Availability, Backups, and Disaster Recovery

17. Availability, Backups, and Disaster Recovery #

17.1 Objectives and tiers #

Applications must meet defined availability objectives and be recoverable within acceptable time (RTO) and data‑loss (RPO) limits. Each solution is assigned a tier with explicit targets and dependencies documented at design time.

  • PENDING: Tier definitions and targets — Tier 1 RTO: __, RPO: __; Tier 2 RTO: __, RPO: __; Tier 3 RTO: __, RPO: __
  • Uptime targets (if applicable) must align to the assigned tier and contractual SLAs.

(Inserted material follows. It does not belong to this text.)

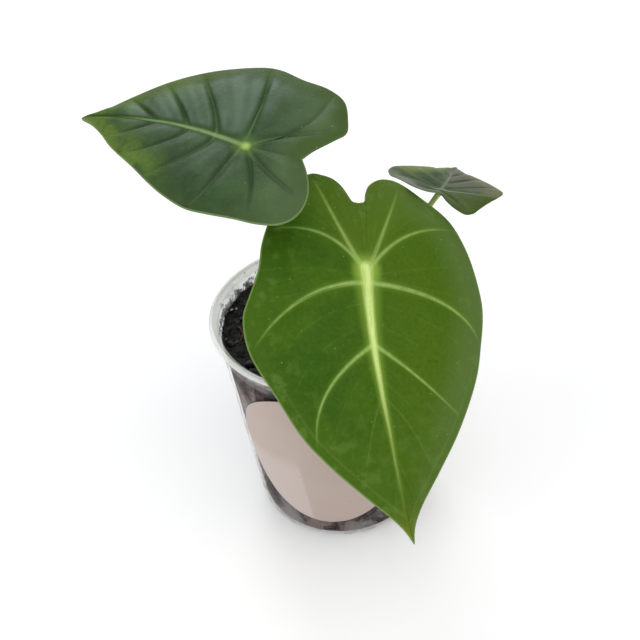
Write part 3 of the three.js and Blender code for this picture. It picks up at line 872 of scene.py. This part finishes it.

17.2 Architecture for availability #

Design to meet the tier: eliminate single points of failure, use health checks and graceful degradation, and protect critical dependencies (databases, message queues, object storage) with appropriate redundancy. Internet‑facing services must be protected with WAF/DDoS defenses (per Section 10/15). Planned maintenance must follow change windows with notice periods and rollback plans. PENDING: Change windows/notice by risk class

17.3 Backup scope and coverage #

Backups must cover all data and configuration required to restore service to the declared RPO:

  • Application data (databases, object stores, search indexes, queues as applicable).
  • Configuration state (schemas, environment config, secrets references, not raw secrets).
  • Artifacts and infrastructure definitions (release images, IaC templates) sufficient to recreate the environment. Backups must be encrypted at rest and in transit, cataloged with retention periods, and validated for integrity after creation.

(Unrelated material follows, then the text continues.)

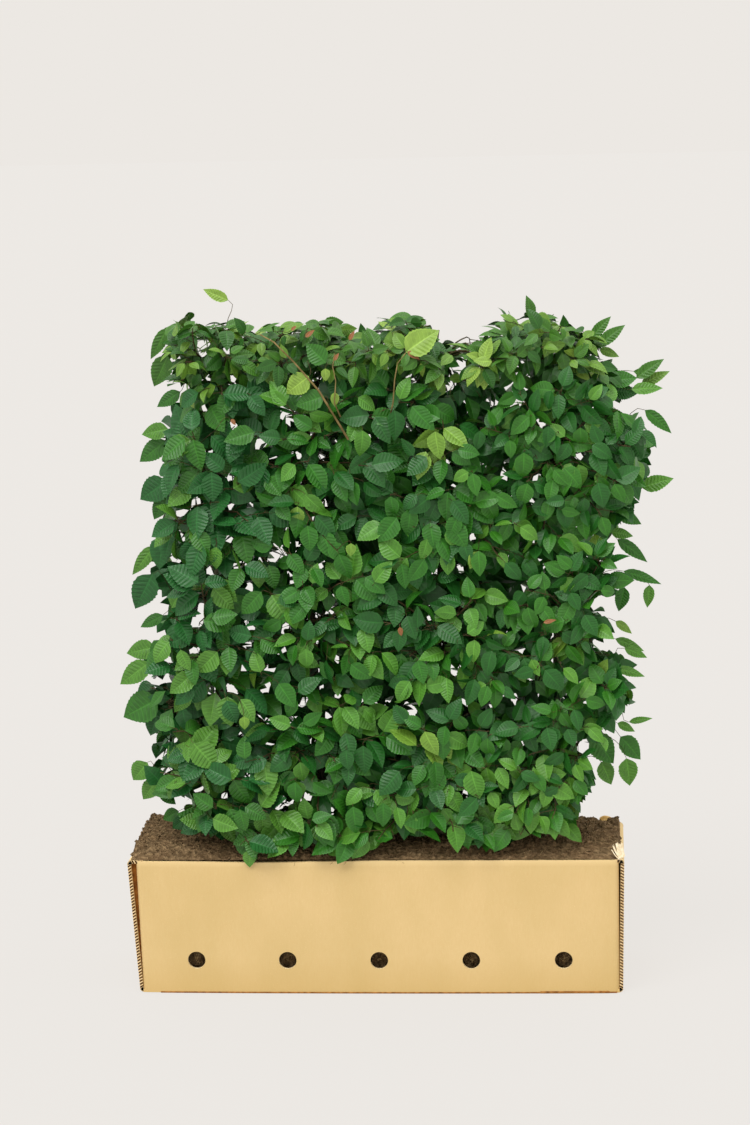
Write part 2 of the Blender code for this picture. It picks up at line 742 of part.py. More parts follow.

17.4 Immutability and isolation #

For Tier 1/critical datasets, use immutability/object‑lock or write‑once policies where supported to reduce ransomware risk. Keep at least one logically isolated backup copy (different account/tenant or provider region in Canada). PENDING: Immutability requirement — Yes/No per tier

17.5 Key management for recoverability #

Backup encryption keys must be managed in a vault/KMS with dual control for deletion/rotation, and backed up or escrowed so restores are possible during key service outages. Do not co‑locate keys and encrypted backups in the same blast radius without additional controls.

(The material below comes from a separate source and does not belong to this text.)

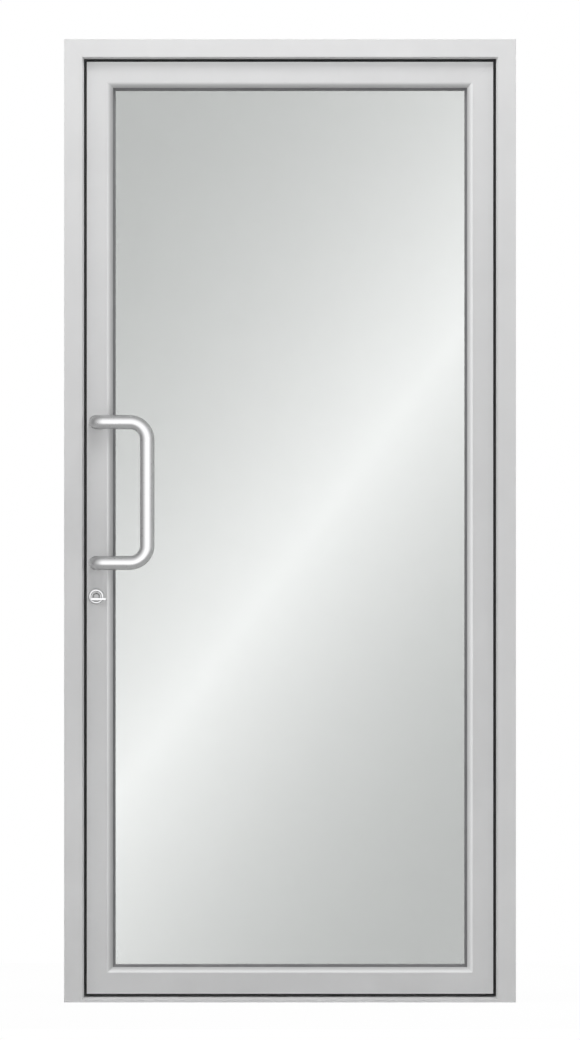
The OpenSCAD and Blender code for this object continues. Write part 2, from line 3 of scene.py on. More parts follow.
import bmesh
import bpy
import numpy as np
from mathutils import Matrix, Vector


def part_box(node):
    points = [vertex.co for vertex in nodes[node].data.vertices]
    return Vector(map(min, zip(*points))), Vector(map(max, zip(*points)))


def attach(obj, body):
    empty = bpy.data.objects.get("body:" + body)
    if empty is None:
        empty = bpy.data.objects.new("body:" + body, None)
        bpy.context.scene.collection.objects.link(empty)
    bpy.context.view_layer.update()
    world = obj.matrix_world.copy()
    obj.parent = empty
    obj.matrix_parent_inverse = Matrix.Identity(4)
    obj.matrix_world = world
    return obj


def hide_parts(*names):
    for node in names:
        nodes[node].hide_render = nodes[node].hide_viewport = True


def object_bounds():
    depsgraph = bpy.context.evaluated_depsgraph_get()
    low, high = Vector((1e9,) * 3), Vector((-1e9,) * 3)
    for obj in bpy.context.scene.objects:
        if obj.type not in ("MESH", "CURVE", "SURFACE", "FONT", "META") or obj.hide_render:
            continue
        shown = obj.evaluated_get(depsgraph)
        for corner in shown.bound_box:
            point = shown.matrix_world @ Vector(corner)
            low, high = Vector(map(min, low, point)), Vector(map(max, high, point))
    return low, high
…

17.6 Restore testing and evidence #

Perform restore tests at a cadence aligned to tier to demonstrate RTO/RPO feasibility and data integrity.

  • PENDING: Restore test cadence — Tier 1: [Monthly/Quarterly , Tier 2: [Quarterly/Semi‑annual], Tier 3: [Semi‑annual/Annual]]
  • Evidence must include what was restored, from what timestamp/snapshot, duration (start–finish), validation steps (checksums/app verification), and any issues found with remediation actions.
  • Store evidence with the release/operations record. PENDING: Repository/path for storing restore evidence

17.7 Runbooks, rollback, and DR procedures #

Maintain concise runbooks for: (a) rollback from a failed deployment; (b) point‑in‑time restore; (c) full environment rebuild using IaC and release artifacts. Runbooks must list pre‑checks, execution steps, validation tests, and decision points. Tabletop these procedures at least annually and after major changes.

17.8 Monitoring and failover drills #

Monitor availability, latency, error rates, and queue depths against SLOs, and alert on threshold breaches with on‑call targets. Exercise failover/fallback for critical components where feasible without customer impact. PENDING: On‑call acknowledgment/response targets (Sev1 ≤ __ min; Sev2 ≤ __ min)

17.9 Change safety for platform updates #

Platform/security patches with potential availability impact must follow change control with staging validation, canary/blue‑green (for higher risk), and a documented rollback criterion. Communicate customer‑visible impact and maintenance windows in advance per Section 18.

17.10 Vendor and subprocessor dependencies #

Document external dependencies (e.g., email/SMS providers, shipping APIs) and their impact on availability. For each, define local mitigations or queuing during outages and the notification/coordination protocol with the vendor. Ensure subprocessors meet comparable backup/DR expectations and provide evidence upon request.

17.11 Residency for DR #

DR and backup storage must comply with residency constraints (Canada by default). Cross‑border DR sites are not permitted without an approved residency exception per Section 9.2. Ensure runbooks and configurations do not fail open to non‑approved regions.

17.12 Notification and status updates #

For incidents threatening RTO/RPO targets or causing customer‑visible downtime, notify CLD promptly and provide status updates on a regular cadence until recovery. PENDING: Notification window (e.g., immediate + written within __ hours) and update cadence

17.13 Exceptions #

Any deviation from availability targets, backup scope, restore cadence, or DR procedures requires a documented exception with scope, rationale, risk assessment, compensating controls (e.g., increased snapshot frequency, additional monitoring), owner, approval (ISO + Executive Sponsor), and expiry.